Just because some slob from a local trailer park who would rather watch Jerry Springer all day while on welfare applies for a job to keep their checks coming as a minimum requirement to receive their government money applies to a job like Mar-a-Lago it doesn’t mean they are qualified. A warm body does not constitute a good hard worker. Often you have to interview hundreds of people just to find one good worker. It is very tricky business and it takes a lot of discretion and personal honesty. Government people, and Rubio and Cruz certainly fall into that category now in my mind—assume that if an applicant applies for a job and they are American citizens that they are automatically qualified as a warm body for that position. Not so. Let me tell you. All workers are not equal, in spite of what the government and the laws they write try to pretend. Some are great, some are terrible, some workers are just flat-out lazy and want to collect a pay check for doing the absolute minimum. When you are at Mar-a-Lago, if you are Donald Trump you want someone who says, “yes sir,” “no sir,” holds the door open for people, is generally of good hygiene and competent. You expect quality. If all 300 of those reported applicants are not of good quality—they will not be good for the job. A lot of times these deficiencies force big employers like Donald Trump to look outside of the country for good help.
I personally love people from other countries because they remind me of my grandparents. Both my grandparents had working farms and they were very hard workers. I grew up with great examples of people who weren’t afraid of hard work and they judged lazy people as worthless. It certainly made an impact on me—I took many of those lessons to heart at a very young age. I never liked my teachers in public school or in college—but I always found I got along well with employers. Teachers were people who often couldn’t do things in the real word and I knew that—so I fought with them incessantly because I deemed them too lazy to face the real world outside of the classroom. Employers made things happen and I always respected that. The only people who I find these days, after two generations of complete social destruction by our education system who think the way I do about work ethics often come from other countries. Immigrants from Europe (East Germany, Romania, Poland), Africa, India, Mexico and Asia generally work their asses off, and they actually enjoy it because they feel it reflects the quality of person they are. They work hard in America because for most of them unlike their country of origin they get to keep their money—so they have no trouble working 12 to 14 hour days because they actually enjoy amassing wealth. Many foreign-born Americans I know who have only been in America for a decade or so have their cars and houses paid off, and they still work a full-time job and a part-time job while they put their children through college with cash. I love and respect that approach—like I said it reminds me of how my grandparents used to think—which is how all Americans should think.

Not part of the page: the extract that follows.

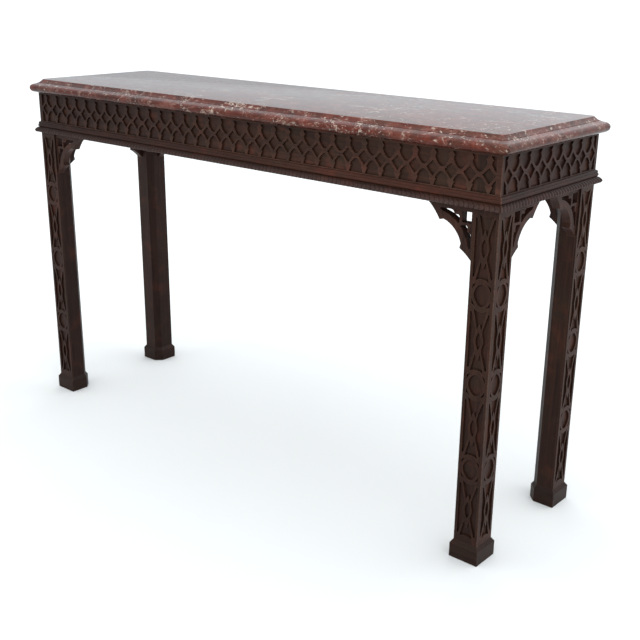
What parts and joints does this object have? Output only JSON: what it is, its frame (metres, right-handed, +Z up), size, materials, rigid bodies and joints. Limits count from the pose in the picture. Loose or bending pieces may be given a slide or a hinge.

But many Americans who were born and raised within the United States and went through public education only to be trained to think incorrectly about most things don’t get it. When they apply for a job, they think they are entitled to something. My generation starting getting bad about that attitude in the 1990s and the Millennials have taken it to a whole new level. I am of a mind that I don’t even think we should have weekends. If I had things my way Americans would have their companies operating three shifts per day seven days per week all days of the year except for perhaps Christmas—because that is a productive way to live life. Work, play, and a healthy lifestyle all go hand in hand in my life and I expect that to be the case with everybody. But too many people American born have been taught that a job is some kind of entitlement, that weekends are entitlements—and that sitting on their ass doing little of nothing but watching television is a right. They forget that leisure time is not a reward for hard work performed, they assume that it’s a right to the essence of their very souls—and that attitude was adopted from the socialist trends in Europe that are just now catching up to Americans in the States.
These days you have to interview a lot of American born people to find one good hard worker. The best way to find them are people who were raised on farms because there is a good chance someone taught them early in life to work hard to some degree. The worst tend to come from areas swarming with welfare recipients—it doesn’t matter their skin color. There are always exceptions and it’s good to try to find them, but as a basic rule, that’s the way it is. Politicians like Cruz and Rubio over the years have made labor laws assuming equality and opportunity to all—so there are legal restrictions to what you can and can’t do with employees especially ones that turn out to be less than spectacular. But reality dictates flexibility and some method of recharging our education system into producing good workers who learn to live in an American economy instead of becoming socialist activists for a new generation—as they are today and have been for about three decades—at least.
So you are Donald Trump and you need to complete a project ahead of time and under budget—you need workers who won’t drag ass like some dog with an itch. You need people who will buckle down and get it done and then some. Good work is worth more than money—finances are just a form of compensation. Trump needs people who will reach deep and pour their souls into one of his projects—and if you limit yourself to some limits a knuckle-dragging, banana eating political loser has established as the law from the perspective of know-nothings, who have never done anything productive in their lives—he might as well do as most people have and throw their arms up in frustration—buy a condo in Florida and play golf the rest of their lives—because unless you love to work hard—the pain in the ass that it is to make ANYTHING in America these days is unbearably difficult. You almost have to be insanely hard-working to even try.
When Trump says he wants to bring back jobs there is a two-part strategy that is far too complicated for someone like Rubio or Cruz to understand. Nobody in government understands unless they have been in the trenches and actually done private sector work. First you have to bring back the jobs that were sent overseas through corporate inversions. Then you have to change the education system to produce workers who can actually perform those tasks. It’s not so much about giving someone a job in America that Trump is talking about—it’s the wealth that comes with the productivity of those jobs. Jobs in themselves don’t make anything. But people do, and not all people are equal—even though politicians want to believe it because their pandering statements make the toothless chain-smoking, trailer trash, casino addicts think they are equal to a worker who wakes up looking forward to a productive day and hesitates taking a break because it makes them feel they are wasting precious time. Any successful person understands this basic discrepancy. Trump certainly does and he has worked within the law to find the best possible workers for his various projects. But back in the Trump Tower days, there was no other option with the way labor unions try to bend you over backwards every five seconds. You have to have competitive labor to protect yourself from socialist union activism. Politicians created that limited labor aspect through their laws and policy which using the Department of Labor, heavily favors labor unions. So if you want to build something, you have to think outside the box within legal parameters of course to find the best people for a project—whether the job is big like Trump Tower or small like job Mar-a-Lago. Productive enterprise cannot be constrained by law and political short-sightedness to believe that a job of any kind can be filled by any ol’ warm body. It can’t. Jobs are opportunities for productivity, and that is a magical thing—and not everyone is capable of comprehending that magic and the wonder it often brings when it’s done well.
Rubio and Cruz clearly didn’t understand the definition of good labor at that debate—but then again, few people really do. But they do know big labor and how to make a pitch for their monopoly on productive work and the ability to shut down effort to drive up costs due to a lack of competition by the more ambitious.